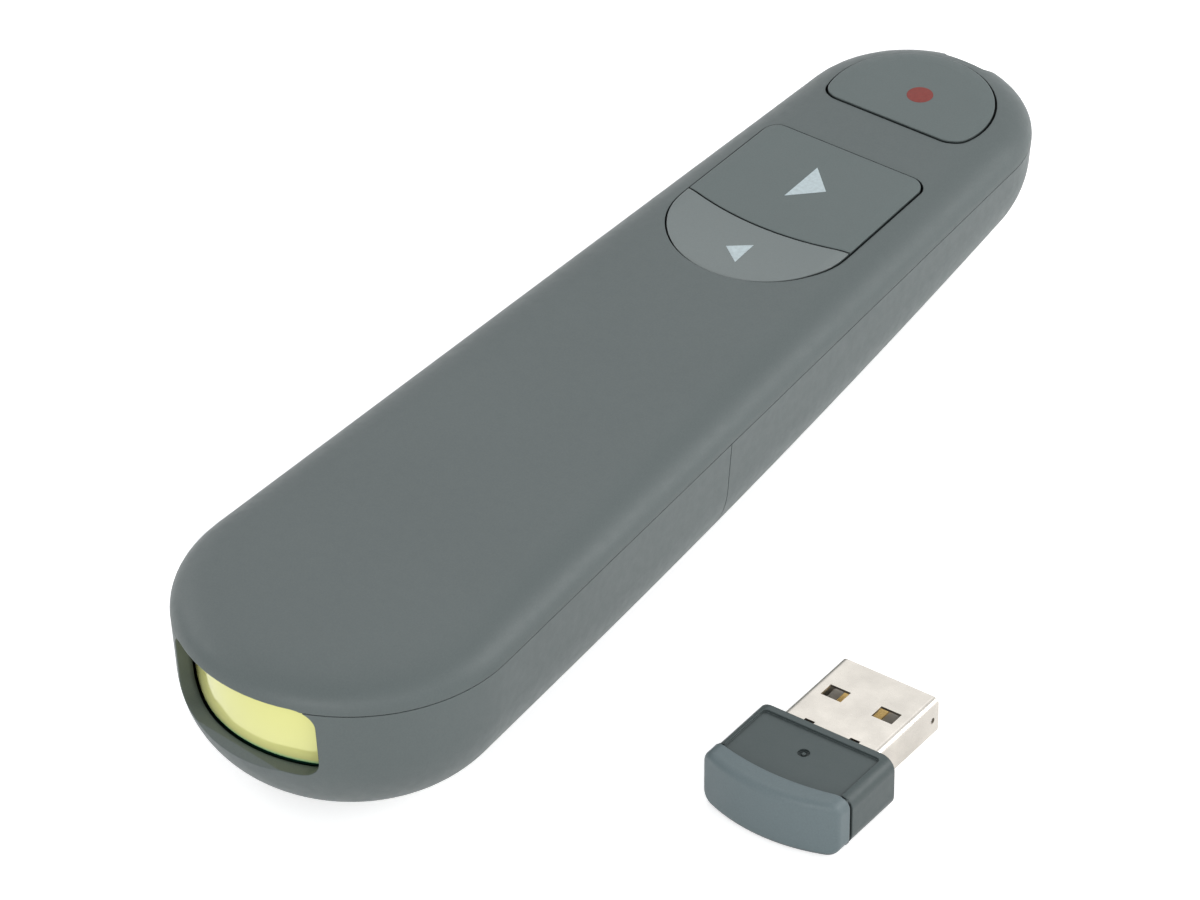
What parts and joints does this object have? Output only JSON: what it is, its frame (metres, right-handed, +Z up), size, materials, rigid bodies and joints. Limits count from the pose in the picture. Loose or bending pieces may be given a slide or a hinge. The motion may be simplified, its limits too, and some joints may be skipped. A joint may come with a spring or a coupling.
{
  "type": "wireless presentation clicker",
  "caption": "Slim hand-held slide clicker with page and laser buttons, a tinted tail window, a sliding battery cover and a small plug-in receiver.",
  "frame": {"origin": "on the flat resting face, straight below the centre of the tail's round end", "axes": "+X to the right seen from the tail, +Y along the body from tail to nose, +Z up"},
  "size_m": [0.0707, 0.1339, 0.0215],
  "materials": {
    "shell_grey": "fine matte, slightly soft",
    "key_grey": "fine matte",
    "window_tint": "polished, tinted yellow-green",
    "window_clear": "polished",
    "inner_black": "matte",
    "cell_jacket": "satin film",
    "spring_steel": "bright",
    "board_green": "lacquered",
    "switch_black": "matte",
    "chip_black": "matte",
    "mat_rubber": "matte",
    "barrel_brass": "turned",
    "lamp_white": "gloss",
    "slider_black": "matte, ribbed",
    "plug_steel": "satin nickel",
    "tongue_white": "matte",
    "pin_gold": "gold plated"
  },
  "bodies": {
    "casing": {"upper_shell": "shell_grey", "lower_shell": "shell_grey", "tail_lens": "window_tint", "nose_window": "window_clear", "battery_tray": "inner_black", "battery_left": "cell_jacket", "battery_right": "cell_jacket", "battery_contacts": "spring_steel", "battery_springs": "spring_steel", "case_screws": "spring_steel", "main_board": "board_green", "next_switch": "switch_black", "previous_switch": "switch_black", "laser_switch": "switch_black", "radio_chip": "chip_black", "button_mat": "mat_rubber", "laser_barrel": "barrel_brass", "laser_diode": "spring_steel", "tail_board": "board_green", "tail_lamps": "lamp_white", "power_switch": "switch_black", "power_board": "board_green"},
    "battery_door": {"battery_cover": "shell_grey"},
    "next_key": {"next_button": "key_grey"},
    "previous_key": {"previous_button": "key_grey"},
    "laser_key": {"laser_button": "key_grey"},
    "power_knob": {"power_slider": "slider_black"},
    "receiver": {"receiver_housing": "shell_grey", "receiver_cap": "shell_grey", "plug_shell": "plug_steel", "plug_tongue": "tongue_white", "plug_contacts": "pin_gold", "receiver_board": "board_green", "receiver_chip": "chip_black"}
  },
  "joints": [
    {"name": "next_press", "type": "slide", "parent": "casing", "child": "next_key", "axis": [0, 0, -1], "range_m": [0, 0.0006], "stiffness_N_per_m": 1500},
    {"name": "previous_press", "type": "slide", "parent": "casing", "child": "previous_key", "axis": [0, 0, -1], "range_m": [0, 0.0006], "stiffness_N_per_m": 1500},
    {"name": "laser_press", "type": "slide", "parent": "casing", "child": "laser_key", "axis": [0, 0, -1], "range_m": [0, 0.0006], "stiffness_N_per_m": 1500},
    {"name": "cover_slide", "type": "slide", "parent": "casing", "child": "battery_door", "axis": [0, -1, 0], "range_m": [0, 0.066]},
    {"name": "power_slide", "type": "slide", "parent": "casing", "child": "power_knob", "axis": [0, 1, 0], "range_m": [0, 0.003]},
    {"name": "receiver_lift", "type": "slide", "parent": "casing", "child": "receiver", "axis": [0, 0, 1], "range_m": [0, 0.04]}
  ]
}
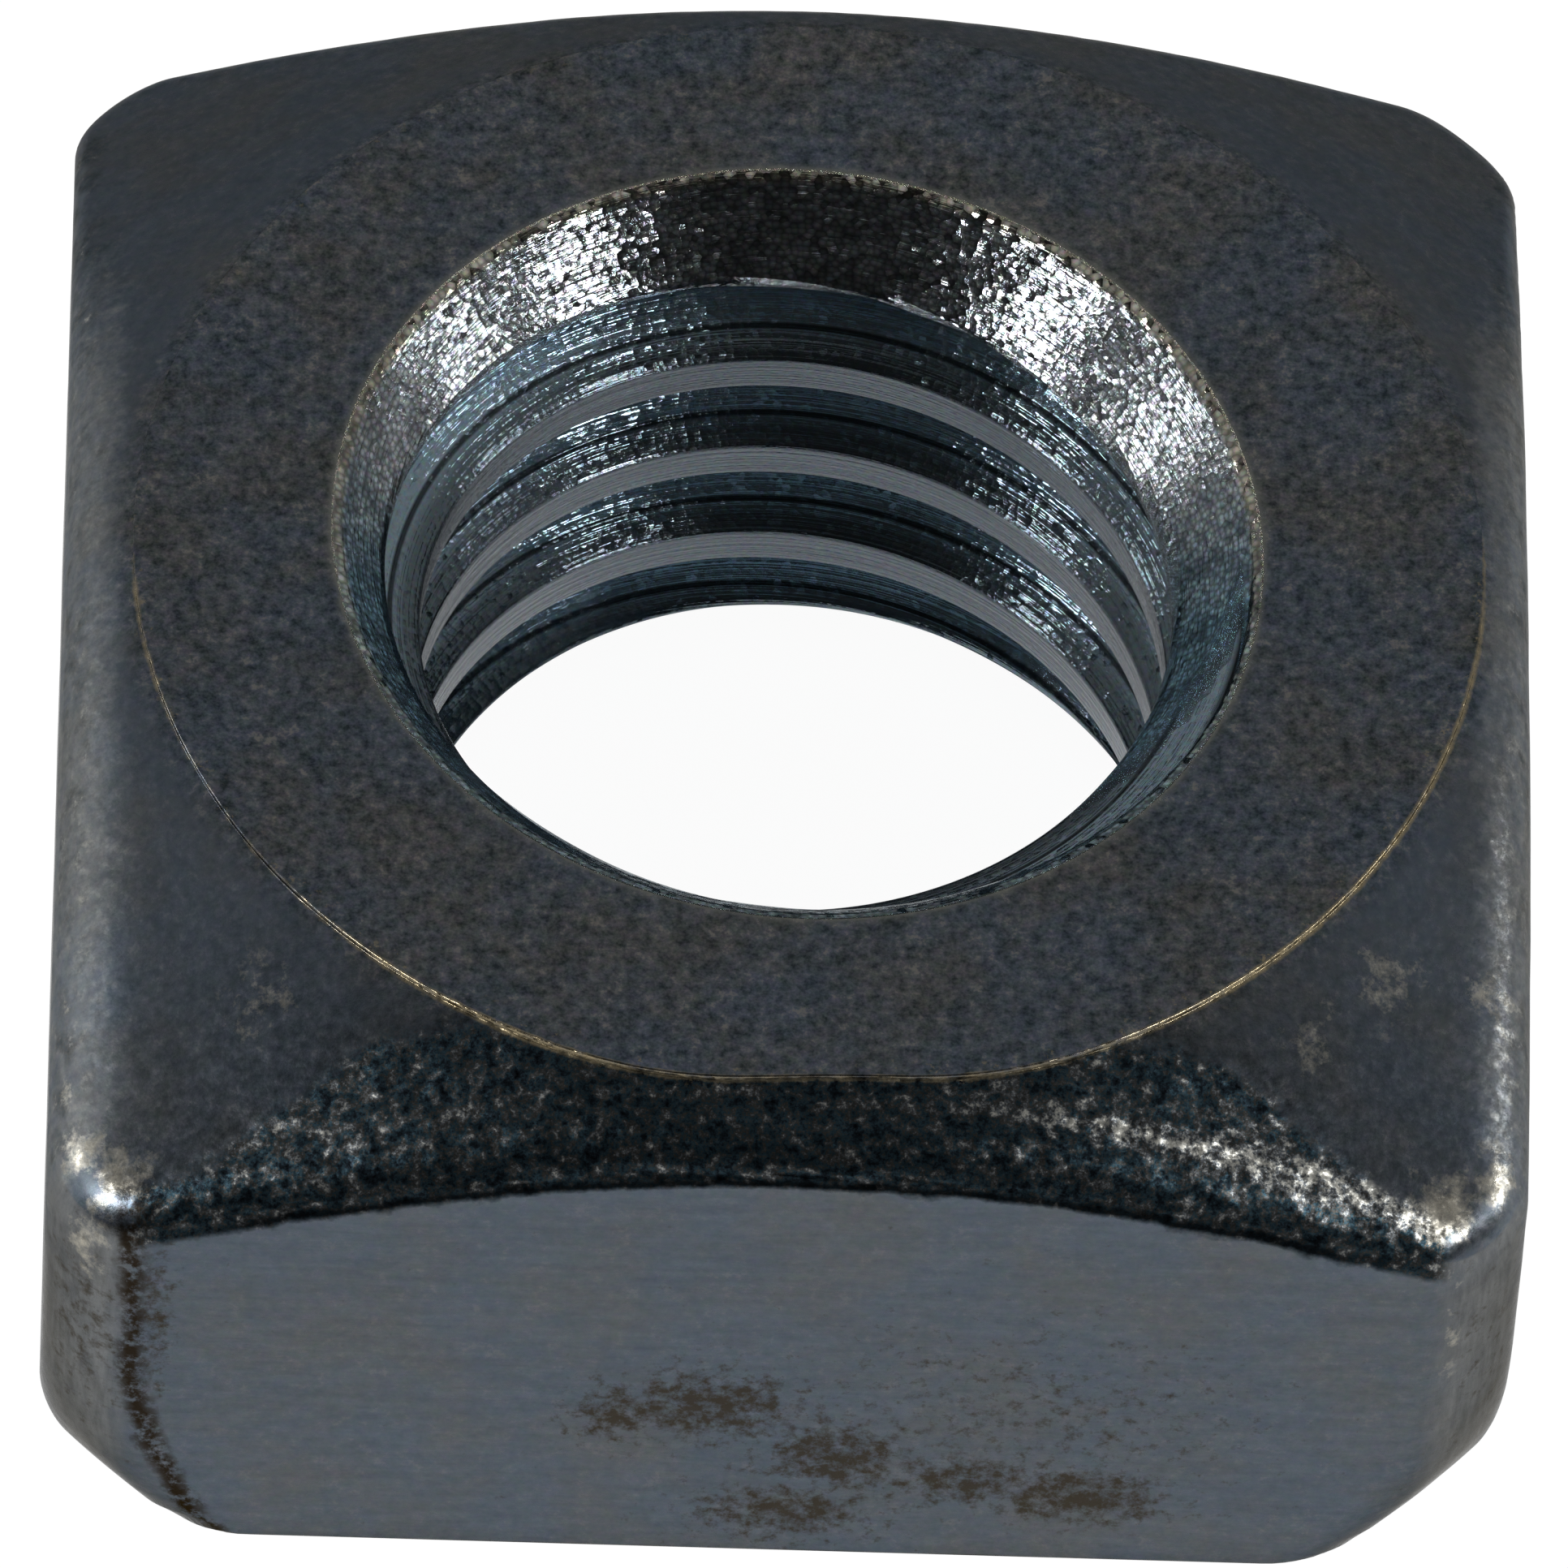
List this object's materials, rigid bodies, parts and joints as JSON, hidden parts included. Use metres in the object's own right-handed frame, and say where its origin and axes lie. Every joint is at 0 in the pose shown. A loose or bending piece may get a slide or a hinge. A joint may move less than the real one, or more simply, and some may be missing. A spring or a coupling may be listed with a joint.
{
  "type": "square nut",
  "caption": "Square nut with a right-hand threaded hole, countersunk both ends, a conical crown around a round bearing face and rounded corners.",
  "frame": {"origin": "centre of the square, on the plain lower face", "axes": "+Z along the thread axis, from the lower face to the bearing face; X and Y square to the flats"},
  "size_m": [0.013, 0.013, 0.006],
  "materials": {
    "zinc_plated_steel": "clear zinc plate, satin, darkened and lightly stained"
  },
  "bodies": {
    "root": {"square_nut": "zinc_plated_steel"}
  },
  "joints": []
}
==
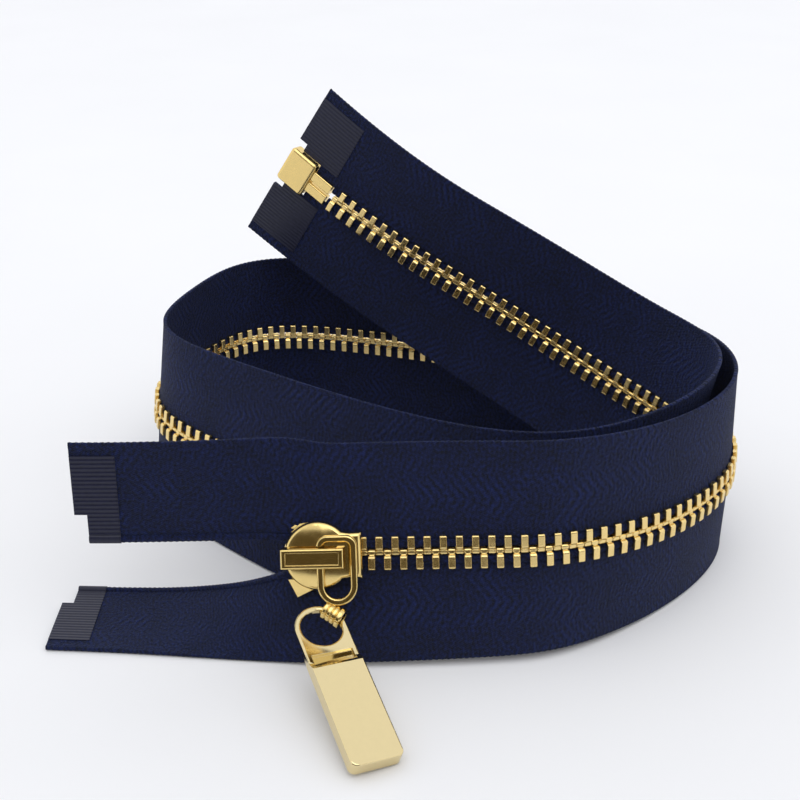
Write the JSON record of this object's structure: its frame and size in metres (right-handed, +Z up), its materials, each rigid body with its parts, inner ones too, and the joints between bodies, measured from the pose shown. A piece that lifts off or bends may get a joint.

**CHALLENGE:**
List the lines of the material in which the word "this" occurs.

**SOLUTION:**
What parts and joints does this object have? Output only JSON: what it is, its frame (metres, right-handed, +Z up), size, materials, rigid bodies and joints. Limits count from the pose in the picture. Loose or bending pieces may be given a slide or a hinge. The motion may be simplified, its limits too, and some joints may be skipped. A joint may come with a spring or a coupling.
List this object's materials, rigid bodies, parts and joints as JSON, hidden parts included. Use metres in the object's own right-handed frame, and say where its origin and axes lie. Every joint is at 0 in the pose shown. A loose or bending piece may get a slide or a hinge. A joint may move less than the real one, or more simply, and some may be missing. A spring or a coupling may be listed with a joint.
Write the JSON record of this object's structure: its frame and size in metres (right-handed, +Z up), its materials, each rigid body with its parts, inner ones too, and the joints between bodies, measured from the pose shown. A piece that lifts off or bends may get a joint.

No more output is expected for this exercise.